=== EXERCISE MATERIAL ===

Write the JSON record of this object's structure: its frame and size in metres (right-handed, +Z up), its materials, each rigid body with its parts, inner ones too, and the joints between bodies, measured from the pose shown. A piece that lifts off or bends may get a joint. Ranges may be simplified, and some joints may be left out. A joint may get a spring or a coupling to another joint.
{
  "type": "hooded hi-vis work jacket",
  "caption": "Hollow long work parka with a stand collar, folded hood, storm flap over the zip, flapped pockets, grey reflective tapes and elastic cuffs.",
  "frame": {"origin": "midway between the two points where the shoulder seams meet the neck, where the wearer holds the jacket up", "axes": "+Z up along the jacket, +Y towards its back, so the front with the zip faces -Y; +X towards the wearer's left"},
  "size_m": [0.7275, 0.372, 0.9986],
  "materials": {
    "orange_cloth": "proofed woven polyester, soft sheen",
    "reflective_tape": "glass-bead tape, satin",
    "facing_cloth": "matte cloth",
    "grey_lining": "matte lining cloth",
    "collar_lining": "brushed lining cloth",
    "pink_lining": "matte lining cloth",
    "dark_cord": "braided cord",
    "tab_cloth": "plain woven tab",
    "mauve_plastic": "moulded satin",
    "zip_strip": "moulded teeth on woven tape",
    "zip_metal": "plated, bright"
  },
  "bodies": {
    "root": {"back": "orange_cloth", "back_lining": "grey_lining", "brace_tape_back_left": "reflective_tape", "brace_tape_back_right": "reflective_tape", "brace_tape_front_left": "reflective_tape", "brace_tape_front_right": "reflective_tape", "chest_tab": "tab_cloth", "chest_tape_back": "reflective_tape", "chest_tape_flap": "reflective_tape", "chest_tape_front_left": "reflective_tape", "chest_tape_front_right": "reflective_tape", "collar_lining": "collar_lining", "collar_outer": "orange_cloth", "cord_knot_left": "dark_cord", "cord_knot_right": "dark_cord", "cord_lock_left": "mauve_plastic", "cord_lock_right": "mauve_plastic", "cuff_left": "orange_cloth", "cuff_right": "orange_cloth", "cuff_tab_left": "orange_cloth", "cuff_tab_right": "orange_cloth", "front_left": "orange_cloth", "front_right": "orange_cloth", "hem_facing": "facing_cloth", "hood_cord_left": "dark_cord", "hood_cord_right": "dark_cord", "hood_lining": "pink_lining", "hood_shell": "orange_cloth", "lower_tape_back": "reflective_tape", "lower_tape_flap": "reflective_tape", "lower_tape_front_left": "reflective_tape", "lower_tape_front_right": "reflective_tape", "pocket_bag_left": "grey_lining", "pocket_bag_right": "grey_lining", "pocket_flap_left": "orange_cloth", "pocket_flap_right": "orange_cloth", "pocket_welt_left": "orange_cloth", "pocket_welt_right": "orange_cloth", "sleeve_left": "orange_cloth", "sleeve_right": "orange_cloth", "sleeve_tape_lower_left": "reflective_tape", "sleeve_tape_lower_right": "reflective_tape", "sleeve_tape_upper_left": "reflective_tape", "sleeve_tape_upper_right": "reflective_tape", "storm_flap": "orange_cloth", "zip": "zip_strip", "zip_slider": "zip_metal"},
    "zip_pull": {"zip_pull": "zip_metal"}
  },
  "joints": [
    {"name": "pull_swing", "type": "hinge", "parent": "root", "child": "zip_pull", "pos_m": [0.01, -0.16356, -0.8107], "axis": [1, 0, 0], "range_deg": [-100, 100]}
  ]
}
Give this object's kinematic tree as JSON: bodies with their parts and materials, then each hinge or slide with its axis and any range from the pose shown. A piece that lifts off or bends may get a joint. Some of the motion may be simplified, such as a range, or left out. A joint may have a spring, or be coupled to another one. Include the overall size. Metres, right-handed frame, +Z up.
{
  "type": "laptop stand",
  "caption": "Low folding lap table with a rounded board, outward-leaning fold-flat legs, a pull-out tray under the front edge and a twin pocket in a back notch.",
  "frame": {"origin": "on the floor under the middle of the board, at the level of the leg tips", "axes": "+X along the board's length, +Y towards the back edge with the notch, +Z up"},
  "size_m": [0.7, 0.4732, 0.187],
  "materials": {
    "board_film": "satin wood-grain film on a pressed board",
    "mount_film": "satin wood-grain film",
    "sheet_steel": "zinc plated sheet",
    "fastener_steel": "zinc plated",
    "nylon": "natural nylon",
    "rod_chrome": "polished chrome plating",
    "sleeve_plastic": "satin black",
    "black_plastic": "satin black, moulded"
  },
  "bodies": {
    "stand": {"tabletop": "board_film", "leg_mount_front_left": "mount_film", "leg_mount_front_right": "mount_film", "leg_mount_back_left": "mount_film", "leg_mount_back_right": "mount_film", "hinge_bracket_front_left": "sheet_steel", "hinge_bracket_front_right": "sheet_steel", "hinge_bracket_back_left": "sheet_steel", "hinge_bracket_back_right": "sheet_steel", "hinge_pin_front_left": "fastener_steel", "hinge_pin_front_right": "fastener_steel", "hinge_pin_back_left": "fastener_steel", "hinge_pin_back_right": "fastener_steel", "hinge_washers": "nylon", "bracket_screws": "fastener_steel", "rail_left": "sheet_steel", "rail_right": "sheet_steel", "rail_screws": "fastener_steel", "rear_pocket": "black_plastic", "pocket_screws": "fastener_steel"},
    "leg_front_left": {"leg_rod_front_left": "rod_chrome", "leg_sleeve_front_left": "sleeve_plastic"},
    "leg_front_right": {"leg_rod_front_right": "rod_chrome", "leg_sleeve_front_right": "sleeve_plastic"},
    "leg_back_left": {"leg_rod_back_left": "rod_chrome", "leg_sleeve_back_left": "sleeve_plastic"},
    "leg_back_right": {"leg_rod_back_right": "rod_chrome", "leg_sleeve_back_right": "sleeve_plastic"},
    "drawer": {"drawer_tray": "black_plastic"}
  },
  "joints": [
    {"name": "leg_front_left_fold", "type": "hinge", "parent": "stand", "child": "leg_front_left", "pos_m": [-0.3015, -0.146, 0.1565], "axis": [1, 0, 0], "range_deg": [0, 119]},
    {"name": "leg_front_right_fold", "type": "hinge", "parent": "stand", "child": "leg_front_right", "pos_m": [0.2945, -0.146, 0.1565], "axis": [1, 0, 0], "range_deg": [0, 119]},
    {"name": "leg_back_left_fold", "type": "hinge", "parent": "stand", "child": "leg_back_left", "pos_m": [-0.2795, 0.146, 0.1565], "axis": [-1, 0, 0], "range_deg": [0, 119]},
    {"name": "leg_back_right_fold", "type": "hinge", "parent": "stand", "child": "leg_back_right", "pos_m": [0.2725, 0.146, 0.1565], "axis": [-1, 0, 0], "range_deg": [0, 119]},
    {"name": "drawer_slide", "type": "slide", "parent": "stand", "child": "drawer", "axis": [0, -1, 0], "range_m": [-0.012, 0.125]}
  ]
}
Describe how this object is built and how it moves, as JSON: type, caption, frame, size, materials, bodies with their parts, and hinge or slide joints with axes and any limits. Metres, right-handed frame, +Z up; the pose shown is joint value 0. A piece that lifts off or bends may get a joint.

===

Your answer should be a single number: how many lines of the material contain the word "each".

• _ANSWER TO THIS PROBLEM_: 2